If you’ve read the interview I did with Creation Records, then you’ll have seen me enthusing wildly about the long-lost days of compilation tapes, and the thrill of discovering a ‘new’ track by a relatively obscure artist, who then became your new favourite artist as you desperately hunted for more of their more than likely not currently available back catalogue. Usually, the only answer was to ask the same friend to do you another tape. And another. Which you then promptly damaged through overuse, which may be amusing in retrospect but not matter how wistful I may be being here, let’s put a stop to this nonsense about reviving the cassette tape as a format. Please. It is possible to take ‘retro’ too far.

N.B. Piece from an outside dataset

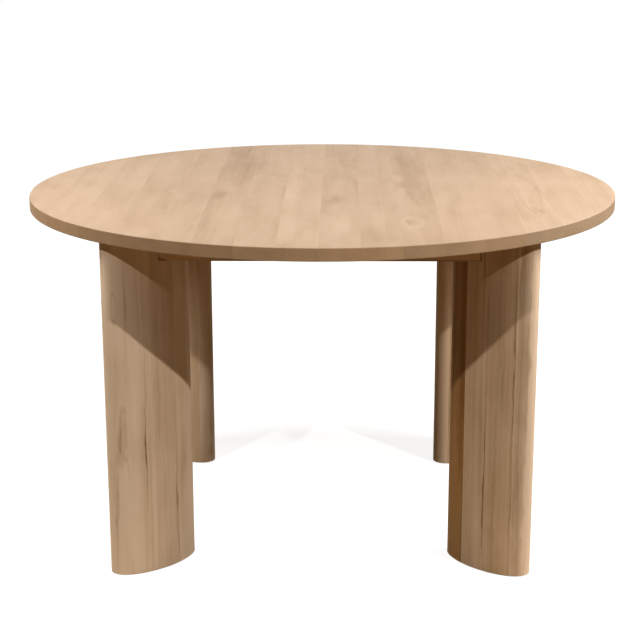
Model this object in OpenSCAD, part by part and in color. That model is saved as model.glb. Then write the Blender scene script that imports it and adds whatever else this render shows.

As the long legacy of tapes stretched beyond playability will attest, though, I only ever discovered some of my absolute favourite artists – whether Neu!, Françoise Hardy, Big Star or The West Coast Pop Art Experimental Band – through compilation tapes, and that feeling of being handed a cassette first thing in the morning at school and sitting there all day trying to imagine what the songs sounded like still underpins my interest in music if I’m being honest about it. Needless to say, there is a good deal about compilation tapes in Can’t Help Thinking About Me (available in paperback here or from the Kindle Store here), and to tie in with it I put together this virtual ‘C90’ crammed with tracks that I originally discovered through that route, and named after an actual genuine tape that someone did me back in the day. It was full of seventies country rock and singer-songwriters and I no longer have it which worryingly suggests that I might not have heeded the warning. But you know where you can read more about that.
Anyway, if you want to have a listen to some of the tracks I discovered courtesy of lovingly-compiled compliations, and maybe discover a couple of new favourites yourself, press ‘Play’ below…
Side One
In The Street – Big Star
The gloriously fish-out-of-water early seventies American ‘Power Pop’ outfit were a band I’d heard a lot about long before I’d ever heard them – in fact, as you can find out in Higher Than The Sun, I’d actually heard close musical relative Bandwagonesque by Teenage Fanclub first – but once I heard this I was hooked. I asked the same friend to tape #1 Record and Radio City for me in full and played that tape endlessly until I was able to afford them both on CD (closely followed by Third and I Am The Cosmos, both of which I was initially underwhelmed by but later changed my opinion of dramatically). Later I was pleasantly surprised to find In The Street being used to tremendous effect as the theme to That ’70s Show, one of my absolute favourite sitcoms and which you can read much more about in Can’t Help Thinking About Me.
What? – Judy Street
Essentially my introduction to Northern Soul – again, something that I’d read a lot about long before I’d ever actually heard any of it – in the wilderness years between the genre’s seventies heyday and its post-Britpop resurgence. Although I was familiar with Soft Cell’s cover, this was like nothing I’d ever heard before and sounded like Motown gone out of control; I had no idea at the time that it had inspired such energetic and acrobatic dance moves at the Wigan Casino and its contemporaries, but would later spend many a Saturday night attempting hazardously unregulated footspins in time to the “over and over and over and over again” bit.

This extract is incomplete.